Los alrededores de la urba han cambiado por los estragos del tiempo y de las obras tras el histórico temporal, de no hace mucho, que se llevó medio paseo por delante, justo en nuestra zona. La entrada principal ya no tiene el mismo aspecto, ya no hay setos ni aspersores que esquivar como antaño, pero siempre, al abrir la cancela miro hacia arriba, donde vivía Miguel ¿Qué será de él? Y avanzo y pienso en la ducha blanca que antes ocupaba toda la esquina. Y llego al portal, ha cambiado mucho, pero el mármol blanco del suelo es el original. Y quiero tocar los porteros de todos para decir que estoy aquí, y asomarme a ver si están los demás. Porque antes lo hacíamos así, nos dejábamos los brazos sobre la barandilla y la voz en eco retumbaba por los bloques. 

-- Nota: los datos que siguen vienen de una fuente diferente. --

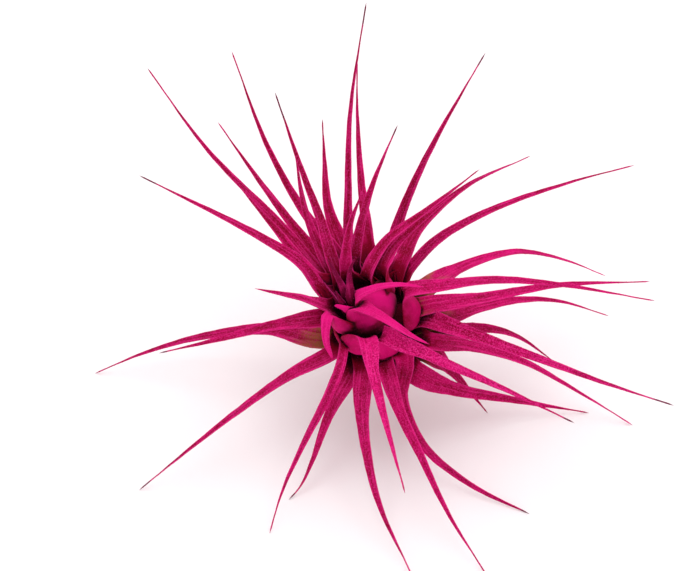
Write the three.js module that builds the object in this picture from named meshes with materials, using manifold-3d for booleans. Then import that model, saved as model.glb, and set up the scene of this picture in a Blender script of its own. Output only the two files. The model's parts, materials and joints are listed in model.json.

Y las siguientes generaciones llegarán a Salobreña. Quién sabe si el resto de nuestros hijos, los de Javi, Bea y Julia ya lo hacen. Siempre lo contaremos, allá donde vayamos: “Yo veraneo en Salobreña”, con la boca llena, a pulmón henchido de recuerdos, aunque solo podamos ir un día o soñar con la posibilidad de volver a cruzar esa cancela, la del Mayorazgo II. Y cuando pronunciemos la frase nos sentiremos como Peter Pan. Siempre niños, sin querer crecer. Para que nada se escape y siempre sea tan especial como siempre. Que siempre nos espere una cena por compartir y unas toallas que desplegar. 


Estáis en cada china de nuestra playa, en cada paseo por la orilla donde nos hacíamos las fotos de grupo. Estáis en cada letra de aquellas cartas. Y, ahora es tan fácil hablarnos, a un solo golpe de dedo en el móvil que me parece imposible la distancia. 
¿Sabéis? Decís dónde estáis y me imagino cómo será el lugar donde vivís, pero me vienen las vivencias a la cabeza al hablar con vosotros y los mapas desaparecen. Y no puedo remediarlo, para mí siempre estáis en Salobreña. Os visualizo siempre allí aunque pase el tiempo. Ella es nuestro país de Nunca Jamás.